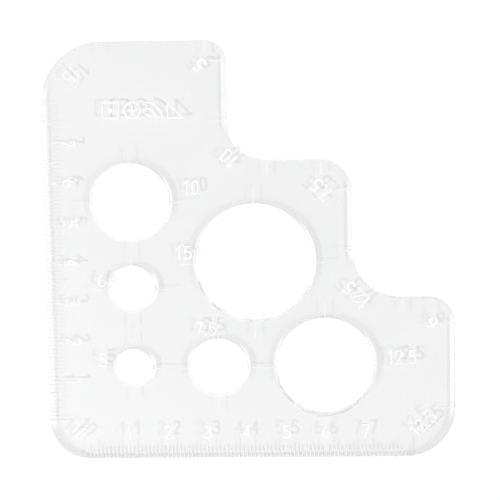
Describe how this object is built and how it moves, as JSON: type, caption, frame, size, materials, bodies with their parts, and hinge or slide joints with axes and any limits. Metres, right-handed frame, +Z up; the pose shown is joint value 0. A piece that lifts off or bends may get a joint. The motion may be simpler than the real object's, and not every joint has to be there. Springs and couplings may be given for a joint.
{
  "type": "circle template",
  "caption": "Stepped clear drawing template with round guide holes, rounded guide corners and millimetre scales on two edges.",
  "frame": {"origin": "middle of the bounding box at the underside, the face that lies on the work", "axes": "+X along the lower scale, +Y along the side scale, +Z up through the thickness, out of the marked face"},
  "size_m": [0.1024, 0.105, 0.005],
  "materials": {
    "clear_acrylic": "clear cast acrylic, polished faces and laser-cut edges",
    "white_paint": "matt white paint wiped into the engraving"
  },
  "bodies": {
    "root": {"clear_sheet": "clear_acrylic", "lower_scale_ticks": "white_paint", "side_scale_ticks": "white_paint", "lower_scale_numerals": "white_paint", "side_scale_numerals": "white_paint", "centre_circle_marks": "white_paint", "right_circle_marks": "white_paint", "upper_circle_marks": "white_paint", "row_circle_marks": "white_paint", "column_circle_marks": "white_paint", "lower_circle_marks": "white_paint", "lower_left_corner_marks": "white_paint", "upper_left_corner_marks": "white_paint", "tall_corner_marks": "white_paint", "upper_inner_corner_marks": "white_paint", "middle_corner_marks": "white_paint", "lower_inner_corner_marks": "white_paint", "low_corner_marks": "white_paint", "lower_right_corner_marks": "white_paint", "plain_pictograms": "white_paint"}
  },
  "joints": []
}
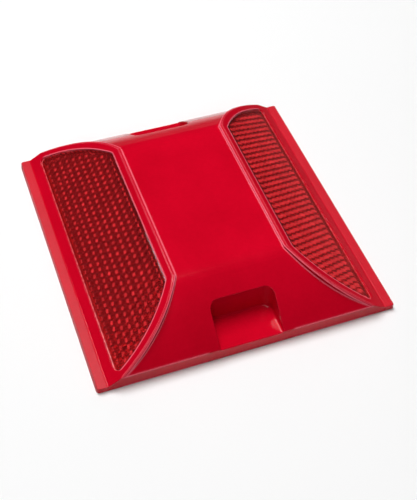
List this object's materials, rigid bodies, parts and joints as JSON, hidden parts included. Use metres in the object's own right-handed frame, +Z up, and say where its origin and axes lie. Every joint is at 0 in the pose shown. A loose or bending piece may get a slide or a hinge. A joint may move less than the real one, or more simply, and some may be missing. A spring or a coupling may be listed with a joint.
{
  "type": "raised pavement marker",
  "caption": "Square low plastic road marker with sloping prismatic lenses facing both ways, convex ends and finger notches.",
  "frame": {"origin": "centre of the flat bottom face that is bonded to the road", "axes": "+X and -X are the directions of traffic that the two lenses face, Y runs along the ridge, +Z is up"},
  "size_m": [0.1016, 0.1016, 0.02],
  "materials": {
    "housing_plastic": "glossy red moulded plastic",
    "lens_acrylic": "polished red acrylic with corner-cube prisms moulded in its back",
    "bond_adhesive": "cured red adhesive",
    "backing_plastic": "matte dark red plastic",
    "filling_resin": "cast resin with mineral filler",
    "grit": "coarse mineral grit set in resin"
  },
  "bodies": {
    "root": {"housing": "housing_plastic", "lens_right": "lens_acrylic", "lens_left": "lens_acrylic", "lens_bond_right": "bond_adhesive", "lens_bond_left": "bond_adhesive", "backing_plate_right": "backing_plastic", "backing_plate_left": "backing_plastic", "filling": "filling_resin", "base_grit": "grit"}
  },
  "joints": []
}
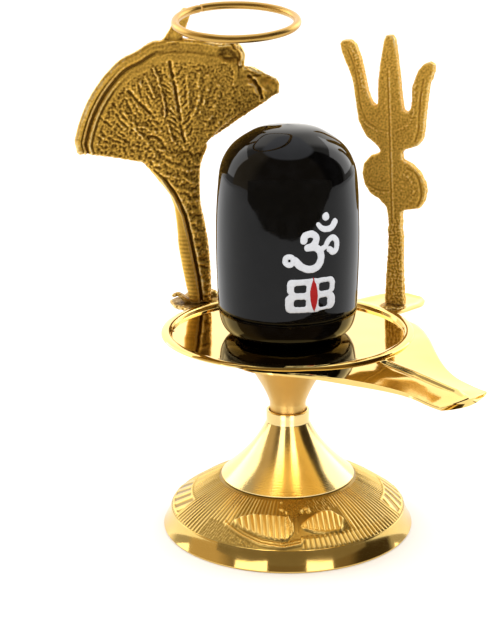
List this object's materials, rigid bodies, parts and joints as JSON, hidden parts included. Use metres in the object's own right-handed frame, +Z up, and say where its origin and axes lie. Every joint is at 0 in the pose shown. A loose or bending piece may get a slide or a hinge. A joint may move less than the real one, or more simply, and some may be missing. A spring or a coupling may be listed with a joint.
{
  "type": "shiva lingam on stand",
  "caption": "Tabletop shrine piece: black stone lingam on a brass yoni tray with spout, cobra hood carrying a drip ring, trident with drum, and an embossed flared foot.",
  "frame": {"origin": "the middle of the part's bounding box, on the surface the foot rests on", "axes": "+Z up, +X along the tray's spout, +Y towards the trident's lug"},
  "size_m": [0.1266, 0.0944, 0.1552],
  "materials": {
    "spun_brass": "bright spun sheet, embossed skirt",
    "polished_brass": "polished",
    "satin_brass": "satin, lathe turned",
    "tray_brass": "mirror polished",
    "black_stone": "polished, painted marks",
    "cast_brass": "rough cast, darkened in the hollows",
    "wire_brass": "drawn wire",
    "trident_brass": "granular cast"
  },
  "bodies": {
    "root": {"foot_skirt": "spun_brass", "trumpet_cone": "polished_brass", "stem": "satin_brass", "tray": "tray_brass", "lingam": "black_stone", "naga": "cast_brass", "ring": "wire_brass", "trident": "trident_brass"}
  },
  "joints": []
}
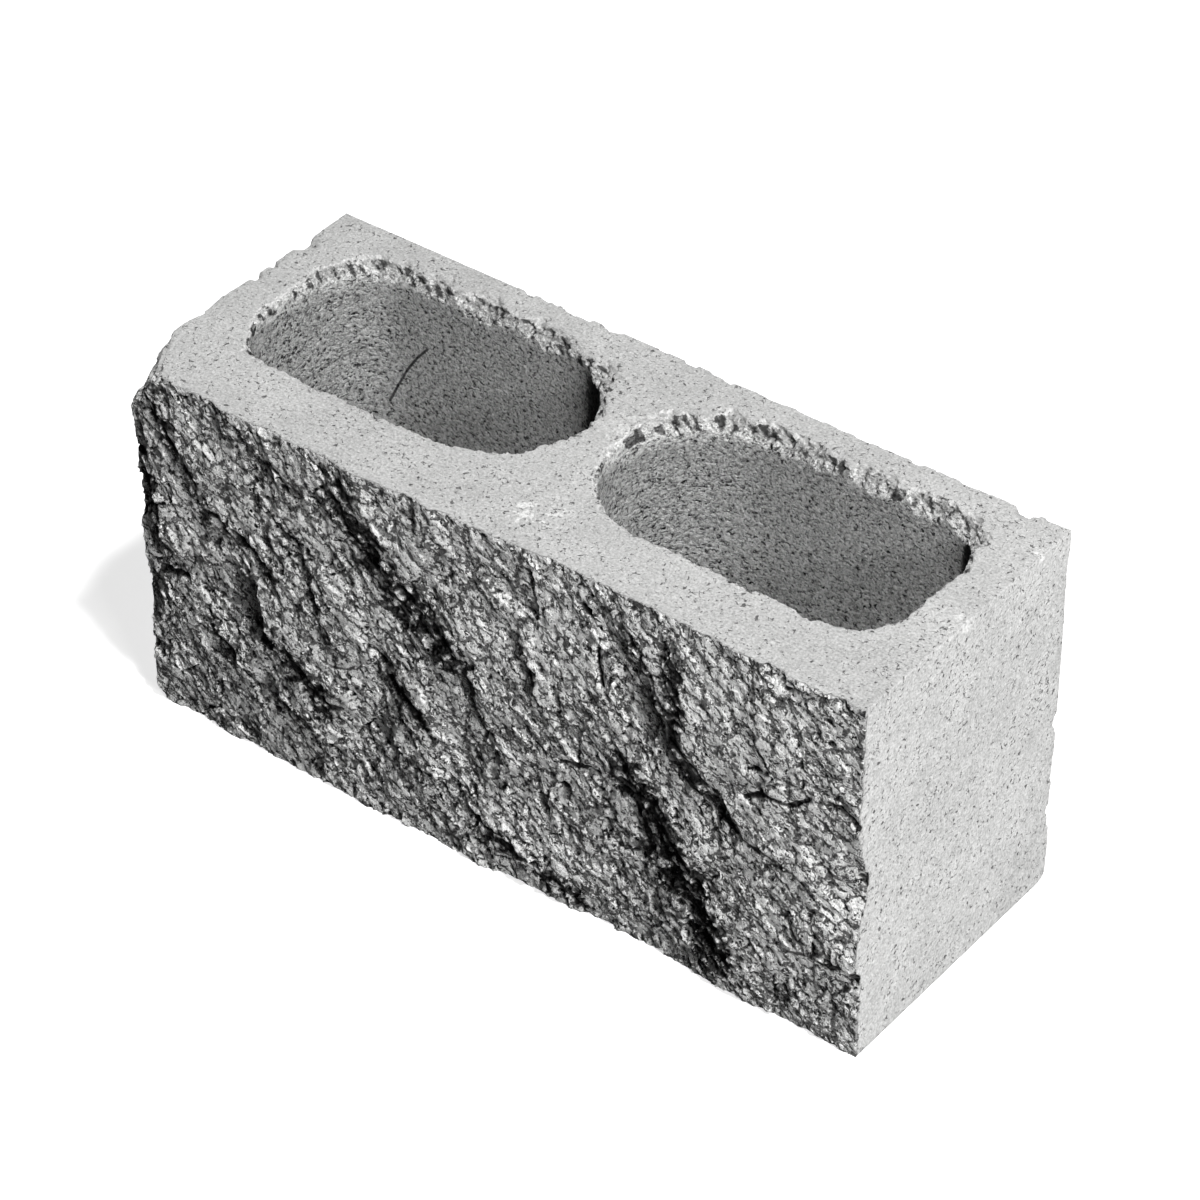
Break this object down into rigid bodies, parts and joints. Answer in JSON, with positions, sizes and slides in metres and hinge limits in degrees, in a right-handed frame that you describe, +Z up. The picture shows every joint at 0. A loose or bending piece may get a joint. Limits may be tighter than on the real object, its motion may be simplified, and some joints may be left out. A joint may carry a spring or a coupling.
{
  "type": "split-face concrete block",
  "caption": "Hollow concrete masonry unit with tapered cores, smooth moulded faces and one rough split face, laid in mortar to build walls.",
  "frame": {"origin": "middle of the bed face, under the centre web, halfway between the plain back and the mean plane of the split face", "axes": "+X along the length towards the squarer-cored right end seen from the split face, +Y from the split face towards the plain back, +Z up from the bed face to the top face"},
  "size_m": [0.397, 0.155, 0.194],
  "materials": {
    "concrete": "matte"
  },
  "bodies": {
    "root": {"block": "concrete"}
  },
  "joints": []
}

--

Go through the entries and repeat each one exactly.

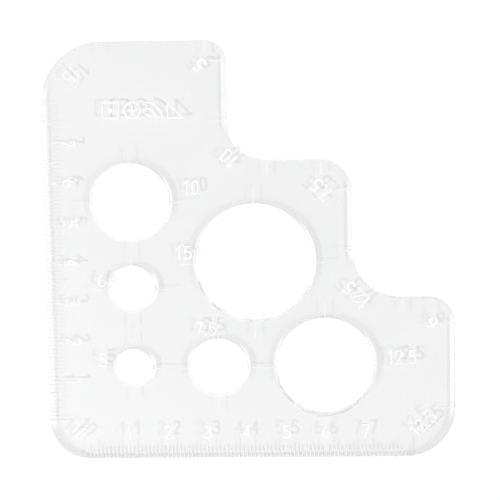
Describe how this object is built and how it moves, as JSON: type, caption, frame, size, materials, bodies with their parts, and hinge or slide joints with axes and any limits. Metres, right-handed frame, +Z up; the pose shown is joint value 0. A piece that lifts off or bends may get a joint. The motion may be simpler than the real object's, and not every joint has to be there. Springs and couplings may be given for a joint.
{
  "type": "circle template",
  "caption": "Stepped clear drawing template with round guide holes, rounded guide corners and millimetre scales on two edges.",
  "frame": {"origin": "middle of the bounding box at the underside, the face that lies on the work", "axes": "+X along the lower scale, +Y along the side scale, +Z up through the thickness, out of the marked face"},
  "size_m": [0.1024, 0.105, 0.005],
  "materials": {
    "clear_acrylic": "clear cast acrylic, polished faces and laser-cut edges",
    "white_paint": "matt white paint wiped into the engraving"
  },
  "bodies": {
    "root": {"clear_sheet": "clear_acrylic", "lower_scale_ticks": "white_paint", "side_scale_ticks": "white_paint", "lower_scale_numerals": "white_paint", "side_scale_numerals": "white_paint", "centre_circle_marks": "white_paint", "right_circle_marks": "white_paint", "upper_circle_marks": "white_paint", "row_circle_marks": "white_paint", "column_circle_marks": "white_paint", "lower_circle_marks": "white_paint", "lower_left_corner_marks": "white_paint", "upper_left_corner_marks": "white_paint", "tall_corner_marks": "white_paint", "upper_inner_corner_marks": "white_paint", "middle_corner_marks": "white_paint", "lower_inner_corner_marks": "white_paint", "low_corner_marks": "white_paint", "lower_right_corner_marks": "white_paint", "plain_pictograms": "white_paint"}
  },
  "joints": []
}
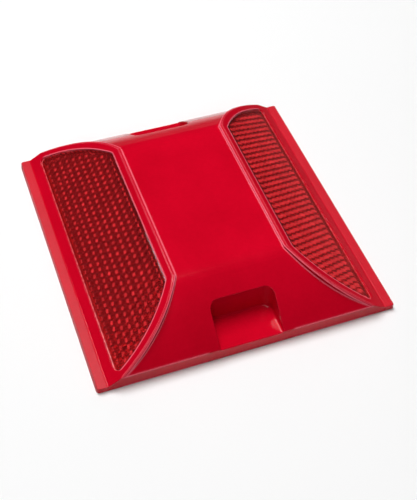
List this object's materials, rigid bodies, parts and joints as JSON, hidden parts included. Use metres in the object's own right-handed frame, +Z up, and say where its origin and axes lie. Every joint is at 0 in the pose shown. A loose or bending piece may get a slide or a hinge. A joint may move less than the real one, or more simply, and some may be missing. A spring or a coupling may be listed with a joint.
{
  "type": "raised pavement marker",
  "caption": "Square low plastic road marker with sloping prismatic lenses facing both ways, convex ends and finger notches.",
  "frame": {"origin": "centre of the flat bottom face that is bonded to the road", "axes": "+X and -X are the directions of traffic that the two lenses face, Y runs along the ridge, +Z is up"},
  "size_m": [0.1016, 0.1016, 0.02],
  "materials": {
    "housing_plastic": "glossy red moulded plastic",
    "lens_acrylic": "polished red acrylic with corner-cube prisms moulded in its back",
    "bond_adhesive": "cured red adhesive",
    "backing_plastic": "matte dark red plastic",
    "filling_resin": "cast resin with mineral filler",
    "grit": "coarse mineral grit set in resin"
  },
  "bodies": {
    "root": {"housing": "housing_plastic", "lens_right": "lens_acrylic", "lens_left": "lens_acrylic", "lens_bond_right": "bond_adhesive", "lens_bond_left": "bond_adhesive", "backing_plate_right": "backing_plastic", "backing_plate_left": "backing_plastic", "filling": "filling_resin", "base_grit": "grit"}
  },
  "joints": []
}
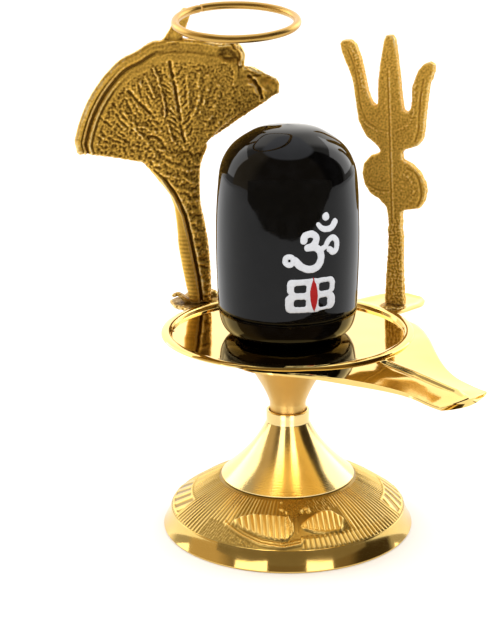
List this object's materials, rigid bodies, parts and joints as JSON, hidden parts included. Use metres in the object's own right-handed frame, +Z up, and say where its origin and axes lie. Every joint is at 0 in the pose shown. A loose or bending piece may get a slide or a hinge. A joint may move less than the real one, or more simply, and some may be missing. A spring or a coupling may be listed with a joint.
{
  "type": "shiva lingam on stand",
  "caption": "Tabletop shrine piece: black stone lingam on a brass yoni tray with spout, cobra hood carrying a drip ring, trident with drum, and an embossed flared foot.",
  "frame": {"origin": "the middle of the part's bounding box, on the surface the foot rests on", "axes": "+Z up, +X along the tray's spout, +Y towards the trident's lug"},
  "size_m": [0.1266, 0.0944, 0.1552],
  "materials": {
    "spun_brass": "bright spun sheet, embossed skirt",
    "polished_brass": "polished",
    "satin_brass": "satin, lathe turned",
    "tray_brass": "mirror polished",
    "black_stone": "polished, painted marks",
    "cast_brass": "rough cast, darkened in the hollows",
    "wire_brass": "drawn wire",
    "trident_brass": "granular cast"
  },
  "bodies": {
    "root": {"foot_skirt": "spun_brass", "trumpet_cone": "polished_brass", "stem": "satin_brass", "tray": "tray_brass", "lingam": "black_stone", "naga": "cast_brass", "ring": "wire_brass", "trident": "trident_brass"}
  },
  "joints": []
}
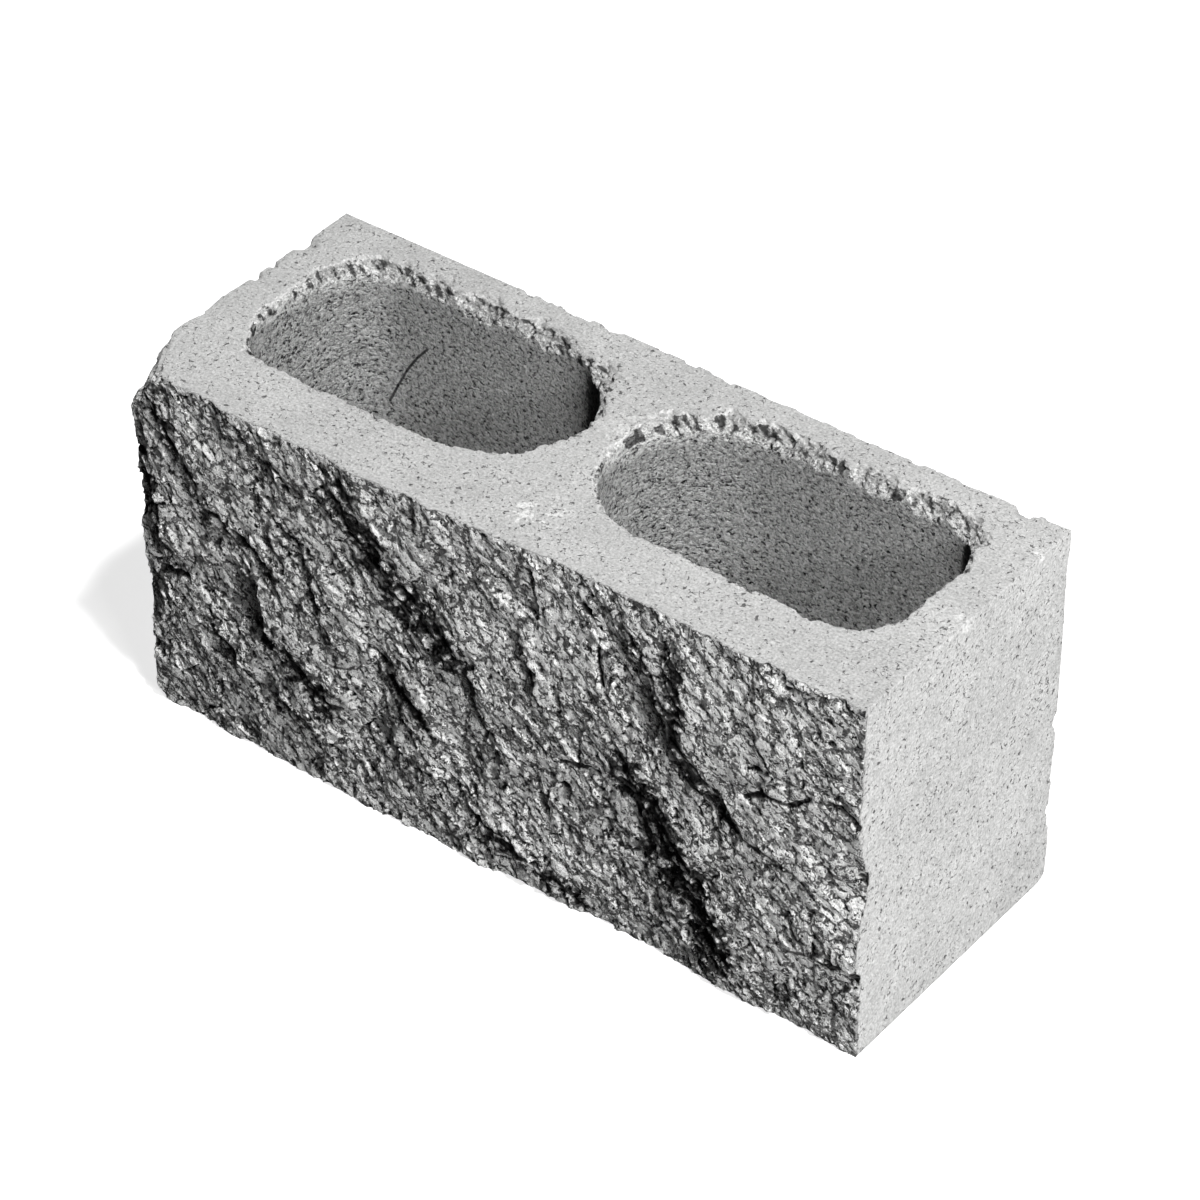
Break this object down into rigid bodies, parts and joints. Answer in JSON, with positions, sizes and slides in metres and hinge limits in degrees, in a right-handed frame that you describe, +Z up. The picture shows every joint at 0. A loose or bending piece may get a joint. Limits may be tighter than on the real object, its motion may be simplified, and some joints may be left out. A joint may carry a spring or a coupling.
{
  "type": "split-face concrete block",
  "caption": "Hollow concrete masonry unit with tapered cores, smooth moulded faces and one rough split face, laid in mortar to build walls.",
  "frame": {"origin": "middle of the bed face, under the centre web, halfway between the plain back and the mean plane of the split face", "axes": "+X along the length towards the squarer-cored right end seen from the split face, +Y from the split face towards the plain back, +Z up from the bed face to the top face"},
  "size_m": [0.397, 0.155, 0.194],
  "materials": {
    "concrete": "matte"
  },
  "bodies": {
    "root": {"block": "concrete"}
  },
  "joints": []
}